No angel, and no mere saint, could work so great a wonder. But Jesus can. He is none other than the Father’s “beloved Son” (Mark 1:11), whom heaven always hears (John 11:42). He is “the righteous” one, “the propitiation for our sins” (1 John 2:1–2), whose wounds and words satisfy every claim of justice. And best of all, he is the advocate of the Father’s own appointment. It was the Father who sent Christ, the Father who raised Christ, and the Father who installed Christ as our everlasting advocate. All the intercession of Christ, then, only echoes his own heart's love.
“See what kind of love the Father has given to us, that we should be called children of God” (1 John 3:1) — and kept children of God by the advocacy of his interceding Son.
Christ a Complete Savior
When John Bunyan (1628–1688) wrote a little book on the intercession of Christ, he titled it Christ a Complete Savior. Without his present intercession, Jesus would still be a Savior, but a partial Savior rather than a complete one. He would be the founder but not the perfecter of our faith (Hebrews 12:2), the beginner but not the finisher of salvation’s good work.
With his intercession, however, our Lord is a complete Savior, a Savior who rescues us not only in the past and the future, but in the moment-by-moment present. As Bunyan puts it, Christ is Lord “of salvation throughout, from the beginning to the end, from the first to the last. His hands have laid the foundation of it in his own blood, and his hands shall finish it by his intercession” (Works of John Bunyan, 1:215).

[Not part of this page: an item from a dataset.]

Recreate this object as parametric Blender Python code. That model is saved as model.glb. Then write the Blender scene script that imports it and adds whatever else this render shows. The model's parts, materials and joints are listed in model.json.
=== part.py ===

Or as Hebrews puts it, “He is able to save to the uttermost those who draw near to God through him” (Hebrews 7:25). To the uttermost. Such a phrase silences the objections, calms the fears, and resurrects the hopes of Christ’s believing people. There is no height, nor depth, nor breadth, nor length beyond the reach of the uttermost — because there is no height, nor depth, nor breadth, nor length beyond the prayers of our ever-living, always-interceding Christ.